**** RECORDED INFORMATION
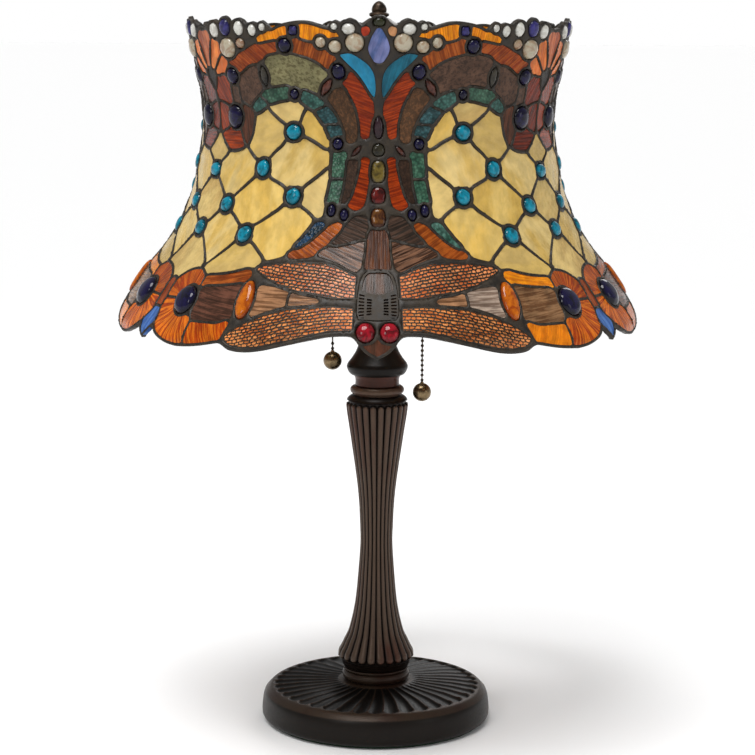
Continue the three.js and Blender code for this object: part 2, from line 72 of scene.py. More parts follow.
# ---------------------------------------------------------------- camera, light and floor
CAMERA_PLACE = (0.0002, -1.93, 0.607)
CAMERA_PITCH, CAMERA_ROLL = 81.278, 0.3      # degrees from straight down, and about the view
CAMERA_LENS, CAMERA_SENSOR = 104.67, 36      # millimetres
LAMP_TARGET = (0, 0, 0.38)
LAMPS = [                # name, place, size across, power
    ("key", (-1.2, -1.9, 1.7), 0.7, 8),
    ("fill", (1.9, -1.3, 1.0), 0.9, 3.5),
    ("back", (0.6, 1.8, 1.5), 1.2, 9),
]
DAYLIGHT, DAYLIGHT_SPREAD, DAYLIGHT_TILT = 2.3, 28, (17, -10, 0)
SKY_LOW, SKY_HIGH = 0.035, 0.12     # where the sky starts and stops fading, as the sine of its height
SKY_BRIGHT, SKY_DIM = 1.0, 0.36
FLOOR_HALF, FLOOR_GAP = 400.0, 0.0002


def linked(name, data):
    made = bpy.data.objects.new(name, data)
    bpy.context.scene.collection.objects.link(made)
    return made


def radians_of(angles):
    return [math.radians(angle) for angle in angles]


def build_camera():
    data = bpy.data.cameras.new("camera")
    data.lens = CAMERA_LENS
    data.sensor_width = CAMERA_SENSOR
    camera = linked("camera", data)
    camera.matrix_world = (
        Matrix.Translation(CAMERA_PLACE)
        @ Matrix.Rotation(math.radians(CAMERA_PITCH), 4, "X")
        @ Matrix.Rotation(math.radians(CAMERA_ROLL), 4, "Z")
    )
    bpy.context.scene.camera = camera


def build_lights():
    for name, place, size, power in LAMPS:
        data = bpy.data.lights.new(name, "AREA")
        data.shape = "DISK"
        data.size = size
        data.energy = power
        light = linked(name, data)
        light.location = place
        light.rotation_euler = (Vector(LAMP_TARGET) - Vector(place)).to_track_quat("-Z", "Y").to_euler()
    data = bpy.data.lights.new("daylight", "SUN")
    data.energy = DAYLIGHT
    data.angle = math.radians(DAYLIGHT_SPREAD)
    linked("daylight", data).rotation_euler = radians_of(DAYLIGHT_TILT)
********
**WHAT YOU SHOULD DO**
State how many lines of the listing hold the string "from"; reply with the number and nothing else.

**OUTPUT FOR THIS TASK**
2